* JOB *
Quote exactly the lines from the start of the entries to the one with "return ring(choke_outer_d, choke_inner_d, (low, low", both ends included.

* TASK DATA *
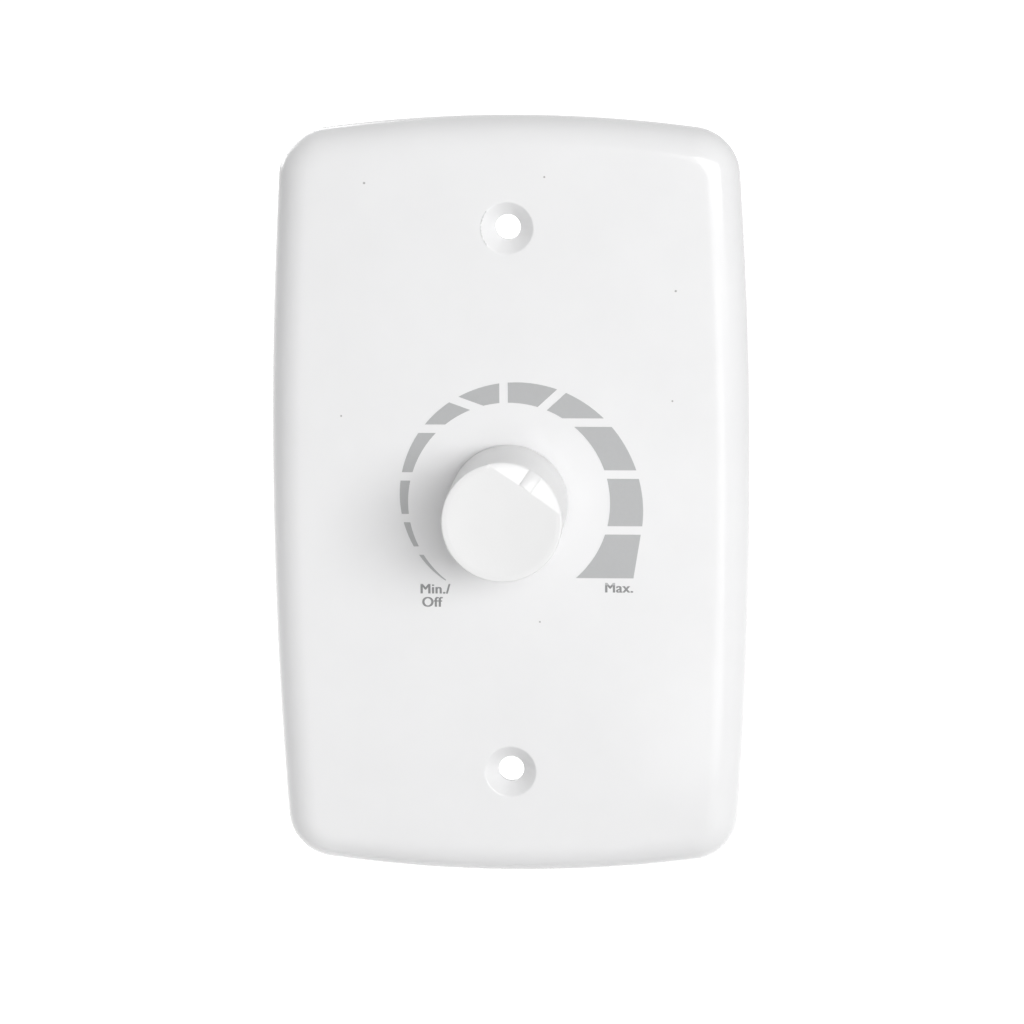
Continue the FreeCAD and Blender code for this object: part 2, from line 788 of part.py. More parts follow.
def trigger_diode():
    """Glass trigger diode on the board's front."""
    return axial_part(diode_d, diode_length, diode_span, board_y - diode_d / 2, stub_rear_y, diode_place)


def safety_fuse():
    """Axial fuse on the board's rear."""
    return axial_part(fuse_d, fuse_length, fuse_span, board_rear_y + fuse_d / 2, stub_front_y, fuse_place)


def box_capacitor(size, at, front):
    """Moulded box capacitor standing on the board's front or rear, with its two leads."""
    width, height, thickness = size
    y = (board_y - height, board_y) if front else (board_rear_y, board_rear_y + height)
    body = centred(width, y, thickness, at)
    body = body.makeChamfer(can_ease, body.Edges)
    lead_y = (board_y - can_ease * 2, stub_rear_y) if front else (stub_front_y, board_rear_y + can_ease * 2)
    leads = [centred(lead_d, lead_y, lead_d, place) for place in capacitor_leads(size, at)]
    return joined([body] + leads)


def capacitor_leads(size, at):
    """Places of a box capacitor's leads."""
    return [(at[0] + side * (size[0] / 2 - 4 * can_ease), at[1]) for side in (-1, 1)]


def timing_capacitor():
    """Film capacitor of the timing network, on the board's front."""
    return box_capacitor(timing_size, timing_place, True)


def filter_capacitor():
    """Mains filter capacitor, on the board's rear."""
    return box_capacitor(filter_size, filter_place, False)


def choke_core():
    """Ferrite ring."""
    low = choke_y + choke_wire
    return ring(choke_outer_d, choke_inner_d, (low, low + choke_core_height), choke_place)


def choke_winding():
    """Winding round most of the ring, with its two ends down through the board."""
    low = choke_y
    high = low + choke_core_height + 2 * choke_wire
    x, z = choke_place
    outer = ring(winding_d, choke_inner_d - 2 * choke_wire, (low, high), choke_place)
    gap = sector(4 * choke_outer_d, 0.1, (low, high), 0.0, choke_gap_deg / 2)
    gap.translate(Vector(x, 0, z))
    core = ring(choke_outer_d, choke_inner_d, (low + choke_wire, high - choke_wire), choke_place)
    lead_y = (stub_front_y, low + choke_wire / 2)
    leads = [centred(choke_wire, lead_y, choke_wire, at) for at in choke_leads()]
    return joined([outer.cut(gap).cut(core)] + leads)


def choke_leads():
    """Places of the choke's two wire ends."""
    x, z = choke_place
    angle = math.radians(choke_gap_deg / 2 + 12.0)
    radius = (choke_outer_d + choke_wire) / 2
    return [(x + side * radius * math.sin(angle), z + radius * math.cos(angle)) for side in (-1, 1)]


def triac_span():
    """Depths between which the triac lies."""
    low = board_rear_y + triac_lift
    return (low, low + triac_width)


def triac_body():
    """Moulded body of the triac, lying along the heat sink."""
    y = triac_span()
    z = (triac_z, triac_z + triac_body_length)
    x = (sink_x - triac_thickness, sink_x - triac_tab_thickness)
    body = block(x, y, z)
    face = [e for e in body.Edges if e.BoundBox.XMax < x[0] + 1e-6]
    return body.makeChamfer(can_ease, face)


def triac_leadframe():
    """Copper tab of the triac and its three legs, stepped down into the board."""
    y = triac_span()
    tab_x = (sink_x - triac_tab_thickness, sink_x)
    tab = block(tab_x, y, (triac_z, triac_z + triac_body_length + triac_tab_length))
    hole = along_x(machine_screw_d + 2 * fit_clearance, tab_x)
    legs = []
    middle = (y[0] + y[1]) / 2
    for i, leg_z in enumerate(triac_leg_places()):
        leg_y = middle + (i - 1) * triac_leg_pitch
        points = [
            (leg_y + triac_leg / 2, triac_z),
            (leg_y + triac_leg / 2, leg_z - triac_leg / 2),
            (stub_front_y, leg_z - triac_leg / 2),
            (stub_front_y, leg_z + triac_leg / 2),
            (leg_y - triac_leg / 2, leg_z + triac_leg / 2),
            (leg_y - triac_leg / 2, triac_z),
        ]
        legs.append(profile(points, (tab_x[0], tab_x[0] + triac_leg)))
    return joined([tab.cut(hole)] + legs)


def triac_leg_places():
    """Heights at which the triac's legs turn down into the board."""
    return [triac_z - triac_leg_pitch * (i + 1) + triac_leg for i in range(3)]


def triac_screw_place():
    """Depth and height of the screw through the triac's tab."""
    y = triac_span()
    return ((y[0] + y[1]) / 2, triac_z + triac_body_length + triac_tab_length / 2)


def along_x(diameter, x):
    """Cylinder along X on the triac screw's line."""
    y, z = triac_screw_place()
    return Part.makeCylinder(diameter / 2, x[1] - x[0], Vector(x[0], y, z), Vector(1, 0, 0))


def heat_sink():
    """Folded aluminium angle beside the triac, standing on the board by two pegs."""
    low = board_rear_y + sink_lift
    high = housing_inner_y - sink_rear_gap
    web_x = (sink_x, sink_x + sink_thickness)
    z = (sink_low_z, sink_high_z)
    web = block(web_x, (low, high), z)
    flange = block((web_x[0], web_x[1] + sink_flange), (high - sink_thickness, high), z)
    pegs = [block(web_x, (board_y, low), (peg, peg + sink_thickness)) for peg in sink_pegs()]
    body = joined([web, flange] + pegs)
    return body.cut(along_x(machine_screw_d + 2 * fit_clearance, web_x))


def sink_pegs():
    """Heights of the heat sink's pegs."""
    return (sink_low_z + 2 * sink_thickness, sink_high_z - 3 * sink_thickness)


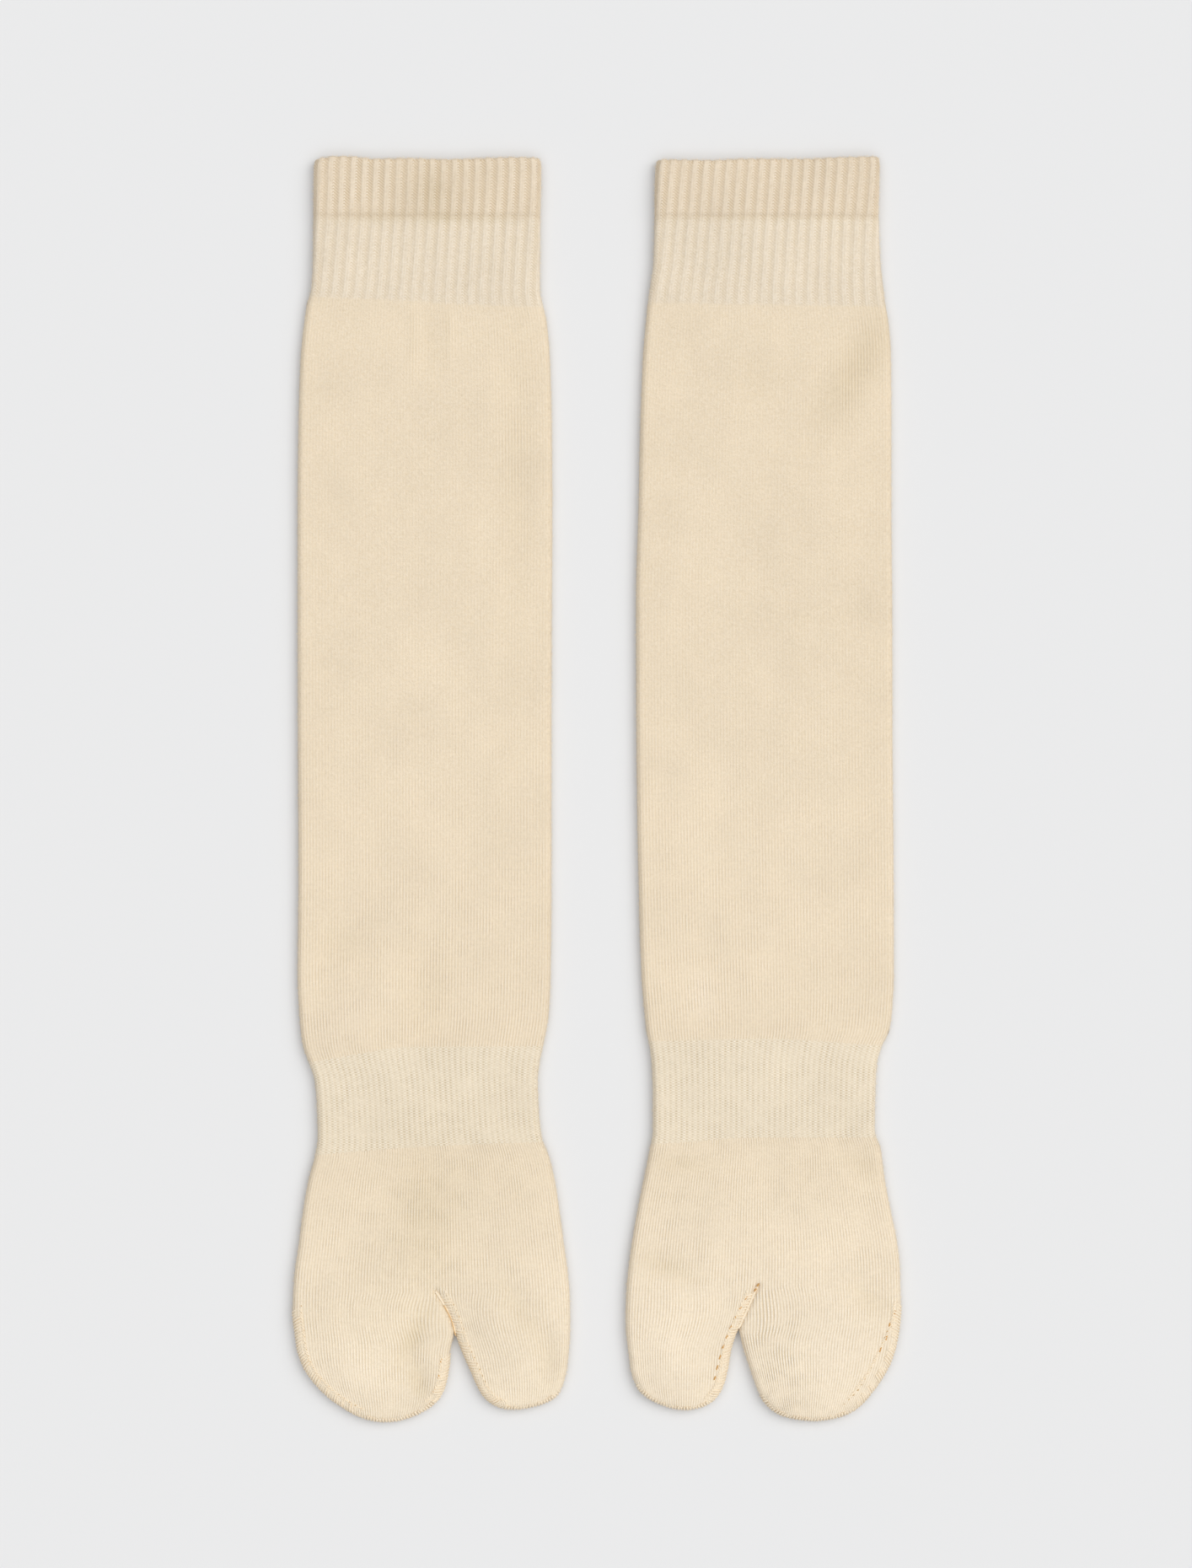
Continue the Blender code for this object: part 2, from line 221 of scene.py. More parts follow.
RIGHT_SOCK = SockPlan(
    node="right_foot_sock",
    slot="right_sock_knit",
    rings=[
        Ring(0.0, -40.3, 42.2, 5.4), Ring(3.0, -40.9, 42.8, 5.8), Ring(20.4, -41.0, 42.5, 5.8),
        Ring(22.3, -41.0, 42.4, 5.2), Ring(24.2, -41.1, 42.5, 5.2), Ring(38.0, -41.4, 42.5, 5.2),
        Ring(49.0, -42.0, 42.5, 5.0), Ring(54.0, -43.4, 43.4, 4.6), Ring(61.0, -44.4, 44.8, 4.4),
        Ring(74.0, -45.7, 45.9, 4.4), Ring(98.0, -46.5, 46.6, 4.4), Ring(130.0, -46.8, 46.8, 4.4),
        Ring(175.0, -46.8, 46.6, 4.4), Ring(220.0, -46.7, 46.5, 4.4), Ring(264.0, -46.5, 46.5, 4.4),
        Ring(300.0, -46.8, 46.2, 4.4), Ring(315.0, -46.2, 45.5, 4.4), Ring(326.0, -45.0, 43.6, 4.5),
        Ring(333.0, -42.6, 42.1, 4.7), Ring(339.0, -40.6, 41.5, 4.8), Ring(351.0, -39.6, 41.9, 4.8),
        Ring(360.5, -39.4, 43.0, 4.8), Ring(367.0, -40.4, 45.5, 4.6), Ring(376.0, -42.8, 47.7, 4.5),
        Ring(388.5, -45.0, 49.6, 4.5), Ring(401.0, -46.6, 51.3, 4.6), Ring(410.0, -47.9, 52.5, 4.7),
        Ring(417.0, -48.4, 53.2, 4.8),
    ],
    slit_top=Spot(4.0, 417.0),
    left_pocket=[
        Spot(-48.6, 424.0), Spot(-47.7, 432.0), Spot(-46.5, 439.5), Spot(-43.4, 446.8),
        Spot(-37.2, 454.2), Spot(-30.7, 459.2), Spot(-22.9, 463.3), Spot(-14.8, 464.8),
        Spot(-6.2, 463.4), Spot(2.0, 459.3), Spot(6.3, 454.0), Spot(8.4, 446.5),
        Spot(9.2, 439.3), Spot(10.1, 435.0), Spot(10.9, 431.5), Spot(9.6, 427.0),
        Spot(7.0, 421.5),
    ],
    right_pocket=[
        Spot(53.4, 430.0), Spot(52.9, 439.3), Spot(51.8, 447.6), Spot(49.5, 453.8),
        Spot(45.6, 457.2), Spot(39.7, 459.3), Spot(33.5, 460.2), Spot(28.8, 459.8),
        Spot(24.2, 457.7), Spot(20.6, 453.8), Spot(16.9, 445.8), Spot(14.0, 439.3),
        Spot(11.3, 431.9), Spot(9.5, 426.7), Spot(6.8, 421.2),
    ],
    left_columns=WIDE_POCKET_COLUMNS,
    right_columns=BIG_TOE_COLUMNS,
    lean=[Lean(0.0, 0.0), Lean(20.0, 0.56), Lean(35.6, 1.5), Lean(48.0, 2.1)],
    mouth_line=[
        Spot(-41.0, 1.0), Spot(-38.8, 0.5), Spot(-32.0, -0.3), Spot(-27.0, -0.2), Spot(-18.0, 0.7),
        Spot(-6.0, 0.4), Spot(6.0, 0.9), Spot(20.0, 0.5), Spot(33.0, 0.1), Spot(42.0, 0.3),
    ],
    cuff_end=[Spot(-42.0, 51.5), Spot(-15.0, 52.6), Spot(12.0, 54.2), Spot(42.0, 55.2)],
    band_start=[Spot(-42.5, 332.6), Spot(-22.3, 329.2), Spot(-8.1, 327.1), Spot(42.0, 326.7)],
    band_end=[Spot(-40.0, 366.7), Spot(-20.0, 364.9), Spot(5.0, 363.3), Spot(44.0, 361.8)],
    folds=[
        Oval(-4.0, 66.0, 14.0, 3.0, 0.35), Oval(9.3, 66.0, 12.0, 3.0, 0.35),
        Oval(-4.3, 434.0, 10.0, 4.0, -1.5, -28.0), Oval(-1.5, 449.5, 8.0, 3.8, -1.4, 25.0),
        Oval(-24.0, 446.0, 17.0, 14.0, 0.8), Oval(46.0, 444.0, 9.0, 4.0, -0.7),
        Oval(2.6, 68.0, 14.0, 4.0, -0.3), Oval(34.0, 108.0, 60.0, 7.0, -0.3),
        Oval(-30.0, 289.0, 12.0, 7.0, -0.7, -35.0), Oval(-27.0, 316.0, 19.0, 7.0, 1.1, -50.0),
        Oval(0.0, 310.0, 18.0, 7.0, -0.4), Oval(37.0, 424.0, 17.0, 5.0, -0.9, 35.0),
        Oval(0.0, 389.0, 22.0, 9.0, -0.3),
    ],
    # Painted shade along the folds, creases and the welt's groove; below nought, painted light on the raised
    # folds.
    painted_fold_shading=[
        Oval(0.0, 22.3, 2.2, 60.0, 0.3), Oval(-17.0, 22.0, 2.4, 13.0, 0.6, 2.0),
        Oval(8.0, 22.6, 2.2, 8.0, 0.7), Oval(26.0, 22.6, 1.8, 7.0, 0.5),
        Oval(2.0, 12.0, 11.0, 14.0, 0.55), Oval(3.5, 13.0, 8.0, 4.0, 0.55),
        Oval(22.0, 10.0, 9.0, 6.0, 0.3), Oval(2.6, 66.0, 13.0, 3.6, 0.25),
        Oval(-4.6, 64.0, 11.0, 1.2, 0.35), Oval(8.2, 64.0, 10.0, 1.2, 0.35),
        Oval(34.5, 110.0, 55.0, 6.0, 0.3), Oval(-31.0, 289.0, 7.0, 9.0, 0.4),
        Oval(-27.5, 316.0, 17.0, 8.0, -0.3, -50.0), Oval(0.5, 309.0, 18.0, 8.0, 0.4),
        Oval(0.5, 391.0, 26.0, 11.0, 0.6), Oval(12.0, 400.0, 55.0, 45.0, 0.3),
        Oval(-20.0, 424.0, 30.0, 32.0, 0.3), Oval(-23.0, 446.0, 12.0, 12.0, -0.25),
        Oval(-4.6, 434.0, 10.0, 3.2, 0.9, -28.0), Oval(-2.5, 449.5, 7.0, 3.4, 0.9, 20.0),
        Oval(36.0, 426.0, 16.0, 5.0, 0.45, 35.0), Oval(46.0, 444.0, 8.0, 4.5, 0.45),
    ],
    crisp=[
        Oval(-4.0, 66.0, 12.0, 2.2, 0.3), Oval(9.3, 66.0, 10.0, 2.0, 0.3),
        Oval(33.0, 100.0, 50.0, 9.0, 0.25), Oval(0.0, 300.0, 40.0, 30.0, 0.12),
        Oval(2.0, 390.0, 26.0, 18.0, 0.15), Oval(-2.0, 438.0, 16.0, 8.0, 0.2, 10.0),
    ],
)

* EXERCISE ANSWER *
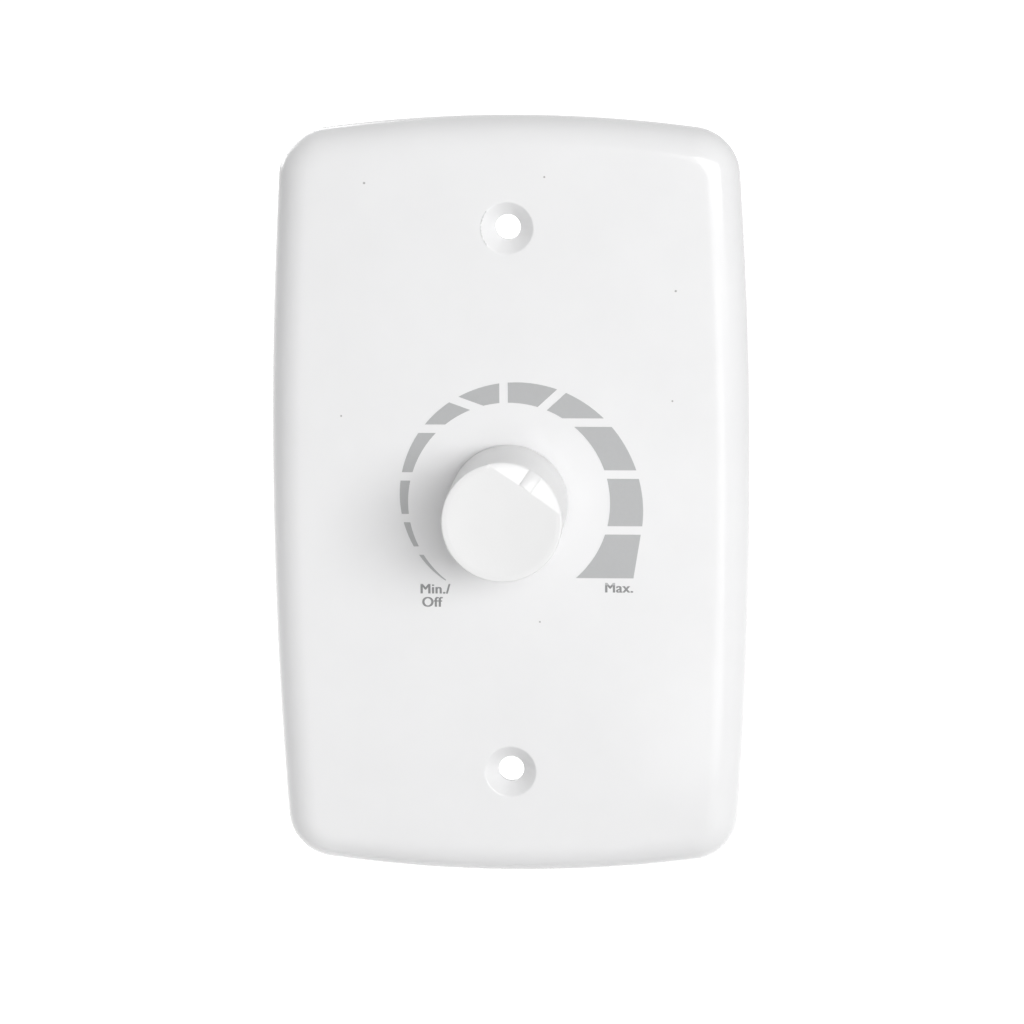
Continue the FreeCAD and Blender code for this object: part 2, from line 788 of part.py. More parts follow.
def trigger_diode():
    """Glass trigger diode on the board's front."""
    return axial_part(diode_d, diode_length, diode_span, board_y - diode_d / 2, stub_rear_y, diode_place)


def safety_fuse():
    """Axial fuse on the board's rear."""
    return axial_part(fuse_d, fuse_length, fuse_span, board_rear_y + fuse_d / 2, stub_front_y, fuse_place)


def box_capacitor(size, at, front):
    """Moulded box capacitor standing on the board's front or rear, with its two leads."""
    width, height, thickness = size
    y = (board_y - height, board_y) if front else (board_rear_y, board_rear_y + height)
    body = centred(width, y, thickness, at)
    body = body.makeChamfer(can_ease, body.Edges)
    lead_y = (board_y - can_ease * 2, stub_rear_y) if front else (stub_front_y, board_rear_y + can_ease * 2)
    leads = [centred(lead_d, lead_y, lead_d, place) for place in capacitor_leads(size, at)]
    return joined([body] + leads)


def capacitor_leads(size, at):
    """Places of a box capacitor's leads."""
    return [(at[0] + side * (size[0] / 2 - 4 * can_ease), at[1]) for side in (-1, 1)]


def timing_capacitor():
    """Film capacitor of the timing network, on the board's front."""
    return box_capacitor(timing_size, timing_place, True)


def filter_capacitor():
    """Mains filter capacitor, on the board's rear."""
    return box_capacitor(filter_size, filter_place, False)


def choke_core():
    """Ferrite ring."""
    low = choke_y + choke_wire
    return ring(choke_outer_d, choke_inner_d, (low, low + choke_core_height), choke_place)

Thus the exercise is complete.